You can’t have fashion month without at least one fashion head standing next to you post-show in the uber queue, scanning the scene, scrunching their face, and unveiling a heartfelt “I just feel like this season is so... boring.” FW24 is simply that—snore fest. The every-day person is undoubtedly the largest inspiration on the runway this season, with each designer dropping a quote on finding their meditation in the every-day life of a city or suburban dweller. Basically, we’re getting lame as hell. The essence of this focus is to unearth the integration of what it’s like to be quote-on-quote normal in fashion, which is both wildly ironic and intimately thought-provoking. What is it like to wake up and sprint to your 9–5 half-dressed? How does one navigate the ebb and flow of a chaotic city while also mentally being a chaotic person themselves? How do we define shifting landscapes between finite subcultures in a world so interconnected by media? Impulse and desire run rampant through FW24 collections as Prada navigates the sleep paralysis of the white collar worker, Auralee and WOOYOUNGMI try to understand rapid dressing (I left the house and forgot to put a shirt on core), and LOEWE romanticizes old people that live next to each other. There’s an overarching sense of hurriedness, mundaneness, and repetitiveness in a display that is grasping for monotony yet showcasing the contemporary social divide between the people who actually do live day to day like this and those who use it as art on the runway. Untethered by ideals and rooted in reality, we desperately try to navigate our zeitgeist in an era so fueled by confusing dispositions. Boring can be magnificent, but the magnificent is rarely boring.
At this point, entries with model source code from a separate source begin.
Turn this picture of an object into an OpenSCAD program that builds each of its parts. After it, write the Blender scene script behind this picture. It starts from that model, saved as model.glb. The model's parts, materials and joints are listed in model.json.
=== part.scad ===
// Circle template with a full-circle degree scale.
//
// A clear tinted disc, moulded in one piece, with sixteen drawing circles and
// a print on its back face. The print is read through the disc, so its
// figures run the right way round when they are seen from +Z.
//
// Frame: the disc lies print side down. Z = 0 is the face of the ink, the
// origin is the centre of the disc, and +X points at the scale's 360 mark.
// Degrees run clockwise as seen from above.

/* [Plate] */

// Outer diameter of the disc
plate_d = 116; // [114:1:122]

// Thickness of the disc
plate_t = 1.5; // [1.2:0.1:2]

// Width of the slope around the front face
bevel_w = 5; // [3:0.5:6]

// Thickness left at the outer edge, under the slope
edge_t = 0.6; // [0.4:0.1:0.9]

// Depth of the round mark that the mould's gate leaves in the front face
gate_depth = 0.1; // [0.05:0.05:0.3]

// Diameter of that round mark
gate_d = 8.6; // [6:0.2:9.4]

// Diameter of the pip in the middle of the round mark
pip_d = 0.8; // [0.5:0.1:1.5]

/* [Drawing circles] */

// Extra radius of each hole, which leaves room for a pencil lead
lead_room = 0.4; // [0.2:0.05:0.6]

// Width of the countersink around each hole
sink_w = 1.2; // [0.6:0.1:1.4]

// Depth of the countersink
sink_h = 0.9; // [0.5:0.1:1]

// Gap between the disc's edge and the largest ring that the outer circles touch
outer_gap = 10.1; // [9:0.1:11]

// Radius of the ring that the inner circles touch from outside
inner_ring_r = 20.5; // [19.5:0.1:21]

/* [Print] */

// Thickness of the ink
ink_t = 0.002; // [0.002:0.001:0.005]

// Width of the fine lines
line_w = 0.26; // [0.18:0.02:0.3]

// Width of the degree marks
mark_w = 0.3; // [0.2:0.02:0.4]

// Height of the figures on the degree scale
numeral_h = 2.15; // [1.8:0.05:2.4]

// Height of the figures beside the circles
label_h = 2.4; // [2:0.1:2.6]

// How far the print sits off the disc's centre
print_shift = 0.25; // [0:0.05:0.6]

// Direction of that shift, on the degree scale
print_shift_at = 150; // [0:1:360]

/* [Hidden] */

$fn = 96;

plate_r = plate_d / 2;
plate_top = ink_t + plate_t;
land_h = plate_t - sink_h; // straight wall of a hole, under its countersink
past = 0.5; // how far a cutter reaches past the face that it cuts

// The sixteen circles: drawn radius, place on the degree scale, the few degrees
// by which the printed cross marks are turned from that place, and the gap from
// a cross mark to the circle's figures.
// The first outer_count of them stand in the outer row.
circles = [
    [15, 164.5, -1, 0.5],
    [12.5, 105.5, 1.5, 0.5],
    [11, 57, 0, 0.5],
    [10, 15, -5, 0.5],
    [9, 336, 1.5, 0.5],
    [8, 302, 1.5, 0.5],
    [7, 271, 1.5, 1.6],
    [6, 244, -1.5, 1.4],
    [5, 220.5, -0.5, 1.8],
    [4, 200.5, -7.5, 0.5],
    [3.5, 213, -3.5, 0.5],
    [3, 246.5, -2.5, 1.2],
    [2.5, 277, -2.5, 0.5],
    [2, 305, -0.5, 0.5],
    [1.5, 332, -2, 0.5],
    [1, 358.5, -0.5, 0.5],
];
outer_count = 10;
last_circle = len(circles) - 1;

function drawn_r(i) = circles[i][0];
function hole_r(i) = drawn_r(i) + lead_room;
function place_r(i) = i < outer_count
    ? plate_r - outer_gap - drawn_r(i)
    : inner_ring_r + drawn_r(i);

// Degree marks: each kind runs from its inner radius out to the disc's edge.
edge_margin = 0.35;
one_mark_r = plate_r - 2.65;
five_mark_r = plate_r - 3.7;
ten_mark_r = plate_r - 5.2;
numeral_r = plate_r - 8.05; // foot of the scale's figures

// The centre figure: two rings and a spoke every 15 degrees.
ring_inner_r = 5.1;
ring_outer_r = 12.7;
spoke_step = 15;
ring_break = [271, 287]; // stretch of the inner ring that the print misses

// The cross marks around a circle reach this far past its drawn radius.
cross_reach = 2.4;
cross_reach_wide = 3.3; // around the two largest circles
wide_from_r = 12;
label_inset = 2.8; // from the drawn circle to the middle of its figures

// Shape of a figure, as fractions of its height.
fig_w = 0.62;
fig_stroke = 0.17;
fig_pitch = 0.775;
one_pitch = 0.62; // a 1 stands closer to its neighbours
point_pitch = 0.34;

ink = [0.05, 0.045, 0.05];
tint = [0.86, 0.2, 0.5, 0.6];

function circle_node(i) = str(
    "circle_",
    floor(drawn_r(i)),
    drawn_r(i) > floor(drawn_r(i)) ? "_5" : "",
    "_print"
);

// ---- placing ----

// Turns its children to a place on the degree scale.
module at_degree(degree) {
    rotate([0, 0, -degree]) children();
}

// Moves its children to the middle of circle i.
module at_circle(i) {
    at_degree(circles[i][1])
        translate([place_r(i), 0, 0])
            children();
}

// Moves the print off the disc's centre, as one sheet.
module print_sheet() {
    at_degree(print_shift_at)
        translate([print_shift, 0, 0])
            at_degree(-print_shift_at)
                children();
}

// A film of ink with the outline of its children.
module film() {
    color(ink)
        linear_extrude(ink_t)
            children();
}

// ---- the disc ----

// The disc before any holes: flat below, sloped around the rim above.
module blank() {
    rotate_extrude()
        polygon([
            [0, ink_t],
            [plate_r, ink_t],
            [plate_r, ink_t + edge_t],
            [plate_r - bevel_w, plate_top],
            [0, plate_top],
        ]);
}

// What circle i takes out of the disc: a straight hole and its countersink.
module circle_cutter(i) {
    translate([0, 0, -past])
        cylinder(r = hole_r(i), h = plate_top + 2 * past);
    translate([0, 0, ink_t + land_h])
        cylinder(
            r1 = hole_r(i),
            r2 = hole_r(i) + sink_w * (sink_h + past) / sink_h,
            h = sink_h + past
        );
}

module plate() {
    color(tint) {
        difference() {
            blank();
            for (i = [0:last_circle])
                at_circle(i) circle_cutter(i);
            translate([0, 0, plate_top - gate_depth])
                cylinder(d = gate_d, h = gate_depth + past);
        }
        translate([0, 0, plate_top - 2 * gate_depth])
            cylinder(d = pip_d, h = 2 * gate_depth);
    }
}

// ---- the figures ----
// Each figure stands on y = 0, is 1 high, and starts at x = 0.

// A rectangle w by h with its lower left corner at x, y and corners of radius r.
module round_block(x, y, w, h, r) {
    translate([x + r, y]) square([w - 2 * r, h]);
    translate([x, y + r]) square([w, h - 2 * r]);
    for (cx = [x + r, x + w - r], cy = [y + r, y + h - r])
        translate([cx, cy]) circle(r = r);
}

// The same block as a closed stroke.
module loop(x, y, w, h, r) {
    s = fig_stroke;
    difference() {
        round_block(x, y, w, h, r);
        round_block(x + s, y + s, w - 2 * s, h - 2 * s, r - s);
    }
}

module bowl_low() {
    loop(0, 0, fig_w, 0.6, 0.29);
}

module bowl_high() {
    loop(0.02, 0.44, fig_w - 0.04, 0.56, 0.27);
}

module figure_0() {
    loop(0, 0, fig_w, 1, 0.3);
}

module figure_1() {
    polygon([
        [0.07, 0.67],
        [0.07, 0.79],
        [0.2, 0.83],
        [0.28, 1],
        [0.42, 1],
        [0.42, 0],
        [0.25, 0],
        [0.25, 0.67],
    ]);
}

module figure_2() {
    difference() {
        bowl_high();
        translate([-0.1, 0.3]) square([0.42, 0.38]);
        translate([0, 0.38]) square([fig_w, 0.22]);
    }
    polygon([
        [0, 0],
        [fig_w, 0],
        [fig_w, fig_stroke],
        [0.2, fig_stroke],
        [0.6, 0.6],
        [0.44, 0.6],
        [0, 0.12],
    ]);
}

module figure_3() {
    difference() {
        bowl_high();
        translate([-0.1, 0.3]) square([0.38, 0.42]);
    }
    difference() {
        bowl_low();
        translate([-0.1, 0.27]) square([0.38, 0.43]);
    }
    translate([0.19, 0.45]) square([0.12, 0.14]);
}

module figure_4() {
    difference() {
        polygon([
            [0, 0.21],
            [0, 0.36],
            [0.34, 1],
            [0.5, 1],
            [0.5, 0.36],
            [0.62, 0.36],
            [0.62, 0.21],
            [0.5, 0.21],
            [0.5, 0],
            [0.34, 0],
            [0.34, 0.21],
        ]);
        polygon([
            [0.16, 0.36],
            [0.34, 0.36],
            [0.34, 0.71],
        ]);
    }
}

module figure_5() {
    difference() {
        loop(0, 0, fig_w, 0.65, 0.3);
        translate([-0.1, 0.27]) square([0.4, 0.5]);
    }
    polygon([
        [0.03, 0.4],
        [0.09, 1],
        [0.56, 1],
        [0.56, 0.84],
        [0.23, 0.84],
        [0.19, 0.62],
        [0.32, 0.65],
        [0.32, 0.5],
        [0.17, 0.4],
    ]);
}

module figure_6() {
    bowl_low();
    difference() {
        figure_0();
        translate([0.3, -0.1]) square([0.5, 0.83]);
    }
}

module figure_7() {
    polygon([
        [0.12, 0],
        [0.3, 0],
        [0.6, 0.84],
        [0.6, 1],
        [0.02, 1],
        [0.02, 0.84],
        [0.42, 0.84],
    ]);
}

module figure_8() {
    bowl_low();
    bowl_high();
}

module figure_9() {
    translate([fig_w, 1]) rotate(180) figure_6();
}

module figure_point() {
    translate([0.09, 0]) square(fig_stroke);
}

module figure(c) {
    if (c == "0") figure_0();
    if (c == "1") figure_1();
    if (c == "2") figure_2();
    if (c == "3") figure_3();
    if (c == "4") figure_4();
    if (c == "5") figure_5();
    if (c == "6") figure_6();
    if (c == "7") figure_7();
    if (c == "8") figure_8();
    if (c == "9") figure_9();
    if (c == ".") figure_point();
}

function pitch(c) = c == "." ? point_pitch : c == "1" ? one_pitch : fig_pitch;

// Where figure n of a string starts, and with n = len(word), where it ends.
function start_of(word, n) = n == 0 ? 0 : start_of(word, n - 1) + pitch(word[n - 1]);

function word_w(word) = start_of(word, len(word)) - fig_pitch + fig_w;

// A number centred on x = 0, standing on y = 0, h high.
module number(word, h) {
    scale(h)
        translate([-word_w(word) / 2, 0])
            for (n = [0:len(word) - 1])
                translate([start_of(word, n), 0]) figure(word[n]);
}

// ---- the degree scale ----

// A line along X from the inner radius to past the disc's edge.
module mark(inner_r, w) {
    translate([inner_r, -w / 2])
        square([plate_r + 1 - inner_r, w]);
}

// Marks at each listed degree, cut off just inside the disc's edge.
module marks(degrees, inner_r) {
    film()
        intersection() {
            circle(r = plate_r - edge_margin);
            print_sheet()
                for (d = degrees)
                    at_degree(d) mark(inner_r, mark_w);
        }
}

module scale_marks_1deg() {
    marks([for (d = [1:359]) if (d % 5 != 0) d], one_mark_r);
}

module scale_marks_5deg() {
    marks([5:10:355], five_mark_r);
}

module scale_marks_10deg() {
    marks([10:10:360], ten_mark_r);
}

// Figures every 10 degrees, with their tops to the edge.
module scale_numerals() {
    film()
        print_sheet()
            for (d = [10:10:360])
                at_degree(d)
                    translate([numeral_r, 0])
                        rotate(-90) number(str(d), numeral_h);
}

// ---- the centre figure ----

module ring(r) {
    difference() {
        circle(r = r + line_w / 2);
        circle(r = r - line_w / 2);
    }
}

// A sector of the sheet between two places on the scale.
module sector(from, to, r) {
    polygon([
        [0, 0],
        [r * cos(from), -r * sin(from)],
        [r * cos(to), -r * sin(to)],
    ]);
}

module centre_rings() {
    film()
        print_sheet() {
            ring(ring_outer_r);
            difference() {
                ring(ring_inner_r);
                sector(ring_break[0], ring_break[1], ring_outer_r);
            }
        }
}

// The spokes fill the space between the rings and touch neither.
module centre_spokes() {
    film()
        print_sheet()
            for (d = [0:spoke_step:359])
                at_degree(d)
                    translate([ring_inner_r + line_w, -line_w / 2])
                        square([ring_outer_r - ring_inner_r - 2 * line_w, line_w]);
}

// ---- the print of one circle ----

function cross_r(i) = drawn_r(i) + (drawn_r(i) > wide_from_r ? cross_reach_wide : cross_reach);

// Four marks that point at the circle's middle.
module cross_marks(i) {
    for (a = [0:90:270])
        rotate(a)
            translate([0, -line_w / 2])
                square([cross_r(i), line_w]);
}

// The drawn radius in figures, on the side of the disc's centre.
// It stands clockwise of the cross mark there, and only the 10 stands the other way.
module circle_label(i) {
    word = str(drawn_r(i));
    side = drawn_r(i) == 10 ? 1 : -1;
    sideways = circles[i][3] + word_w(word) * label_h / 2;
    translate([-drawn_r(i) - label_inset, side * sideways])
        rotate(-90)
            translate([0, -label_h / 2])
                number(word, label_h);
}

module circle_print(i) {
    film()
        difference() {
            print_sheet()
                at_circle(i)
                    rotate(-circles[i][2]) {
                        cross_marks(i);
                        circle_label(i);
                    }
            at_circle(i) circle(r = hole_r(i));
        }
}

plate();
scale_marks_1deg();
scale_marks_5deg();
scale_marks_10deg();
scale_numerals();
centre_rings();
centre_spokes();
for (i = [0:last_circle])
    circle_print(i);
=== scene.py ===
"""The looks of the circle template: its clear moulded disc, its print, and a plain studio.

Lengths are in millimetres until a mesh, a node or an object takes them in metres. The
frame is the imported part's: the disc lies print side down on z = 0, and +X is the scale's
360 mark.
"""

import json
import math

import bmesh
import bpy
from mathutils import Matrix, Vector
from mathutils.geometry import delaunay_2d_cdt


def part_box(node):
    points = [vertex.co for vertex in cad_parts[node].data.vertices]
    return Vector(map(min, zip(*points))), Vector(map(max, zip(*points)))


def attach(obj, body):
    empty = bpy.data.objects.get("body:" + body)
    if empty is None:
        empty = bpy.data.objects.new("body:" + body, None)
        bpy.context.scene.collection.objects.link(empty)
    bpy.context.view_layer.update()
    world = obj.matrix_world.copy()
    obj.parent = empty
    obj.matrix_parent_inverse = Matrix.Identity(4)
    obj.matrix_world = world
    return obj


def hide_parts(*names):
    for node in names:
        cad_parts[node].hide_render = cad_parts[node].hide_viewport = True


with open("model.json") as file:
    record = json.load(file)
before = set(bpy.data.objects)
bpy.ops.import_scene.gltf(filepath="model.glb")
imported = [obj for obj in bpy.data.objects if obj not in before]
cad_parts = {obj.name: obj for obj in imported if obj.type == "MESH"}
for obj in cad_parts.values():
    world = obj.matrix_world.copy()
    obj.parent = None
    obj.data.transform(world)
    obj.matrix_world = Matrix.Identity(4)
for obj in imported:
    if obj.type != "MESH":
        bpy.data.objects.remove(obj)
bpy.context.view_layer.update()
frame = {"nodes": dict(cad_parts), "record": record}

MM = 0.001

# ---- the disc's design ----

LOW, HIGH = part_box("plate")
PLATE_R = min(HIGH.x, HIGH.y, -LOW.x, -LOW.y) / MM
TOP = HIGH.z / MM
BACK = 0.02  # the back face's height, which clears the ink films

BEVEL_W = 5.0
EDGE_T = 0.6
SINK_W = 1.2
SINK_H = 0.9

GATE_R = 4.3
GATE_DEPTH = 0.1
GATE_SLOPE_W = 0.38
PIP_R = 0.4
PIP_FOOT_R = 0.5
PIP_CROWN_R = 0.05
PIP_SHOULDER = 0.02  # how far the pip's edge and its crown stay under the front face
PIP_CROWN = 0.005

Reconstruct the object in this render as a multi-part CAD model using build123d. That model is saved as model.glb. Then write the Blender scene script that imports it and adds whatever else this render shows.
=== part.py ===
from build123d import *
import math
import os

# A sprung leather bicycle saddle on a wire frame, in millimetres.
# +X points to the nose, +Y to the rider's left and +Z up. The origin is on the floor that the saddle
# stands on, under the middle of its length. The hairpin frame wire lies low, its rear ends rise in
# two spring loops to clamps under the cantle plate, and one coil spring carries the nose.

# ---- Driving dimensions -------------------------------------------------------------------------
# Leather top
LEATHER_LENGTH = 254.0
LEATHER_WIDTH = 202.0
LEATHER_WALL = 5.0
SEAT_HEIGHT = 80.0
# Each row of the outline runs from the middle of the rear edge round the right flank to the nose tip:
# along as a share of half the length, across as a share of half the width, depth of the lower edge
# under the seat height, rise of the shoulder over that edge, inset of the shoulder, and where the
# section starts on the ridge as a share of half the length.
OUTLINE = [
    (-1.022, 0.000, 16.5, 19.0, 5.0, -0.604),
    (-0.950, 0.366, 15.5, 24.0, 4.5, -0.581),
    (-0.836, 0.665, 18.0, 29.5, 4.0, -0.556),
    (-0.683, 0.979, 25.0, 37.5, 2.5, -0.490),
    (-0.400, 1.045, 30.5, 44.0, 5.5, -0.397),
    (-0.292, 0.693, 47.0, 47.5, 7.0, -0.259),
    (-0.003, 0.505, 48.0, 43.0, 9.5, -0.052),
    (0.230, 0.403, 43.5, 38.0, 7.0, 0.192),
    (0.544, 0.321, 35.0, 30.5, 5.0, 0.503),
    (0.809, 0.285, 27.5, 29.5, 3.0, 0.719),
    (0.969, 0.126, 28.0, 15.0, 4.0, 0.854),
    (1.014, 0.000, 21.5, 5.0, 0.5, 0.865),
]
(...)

I WAS BORN IN THE RIGHT GENERATION

The fallout brother to FW24’s eleganza is the more hip, timeless tapestry of retro refiltering. Subcultural references have a grip on fashion that signature the obscurity, translating from streetwear to sportswear and all the bits in-between. Martine Rose is a strong leader in narrating this phenomenon, showcasing to FW24 the fluidity between city bankers, sports blokes, downtown skaters, and dodgy, dive-bar punks. The people’s people, full stop. Color-rich jewel tones, furs, and heavy print motifs at Louis Vuitton, Rhode, and Drôle de Monsieur are the essence of the heightened suburban male in city life that’s vibrant, nostalgic, and honestly, just f*cking cool. You’re bumming a cig off him, you’re listening to his podcast, and you’re layering (on top of layering) your bomber jackets with him.

SWEET BABYGIRL 

The man of the moment is babygirl, our androgynously coded it-boy. Eschewing the soft masculine formula cross-media, babygirl prompts us to question the cis-female hottie archetype in favor of the genderless, sensitive, quirky, Wes-Anderson-Luca-Guadagnino-built man who has a fandom in a chokehold. Who is the babygirl on the runway? Well, we created this monster. They are the etymology of a genderless radicalism in fashion that has matured into a generic understanding that it’s not a jumpscare that menswear can be feminine anymore—it just is. Propositions have turned into an intentional foundation as Fendi throws in a pleated skirt, and round and rounder silhouettes with frill fill Stefan Cooke and Willy Chavarria’s runway. Mary Jane at Dior Homme is a staple, and we go so far as to make our babygirl sexy at Burberry, YSL, and Ludovic de Saint Sernin, where every look contains a sheer or low-cut moment. Further, Mugler, Marni, Vestments, Simone Rocha, and Collina Strada—it’s just not funny nor notable anymore how fluidity has melded into fashion. It is, however, important to indoctrinate going forward, especially when it goes hand in hand with a traditionalist redux found elsewhere in FW24.

THE PREP YOUR PARENTS WANT TO SEE

The timeline of prep as a thematic core is barred from any commentary on evolving runway trends because it’s not a conversation of if but a conversation of how. To be honest, it’s more consistent than any Joshy-type man you’ll ever date. In step with an overarching mood of refinement, FW24’s prep exchange introduced the prep male, whose tropes were showcased as clean, tailored, and mature. It was attitude that fluctuated, as a deeper interest in the cultural layers of prep was what defined this year’s tone. Outside of obvious references to core campus silhouettes, the runway experimented with lacing art, design, film, and music typology in unexpected shapes such as the parka, blouson, and reedited cap. Take Kiko Kostadinov and Wales Bonner in Paris, for example, literally projecting both on screen and on the runway a day-in-the-life overview of what it’s like to be at school, as if our pre-adult trauma couldn’t grasp it readily. Dior Homme playfully finessed the prep man in a world of elegancy, effortlessly dictating the uniformity of each subject. At Fendi, the pleated skirt flirted with androgyny, while Gucci and BOTTER cemented the rise of the stripe in outerwear in key colors: Pinecone, Intense Rust, and Cherry Lacquer. For fashion, school will always be a reliable source of compatibility.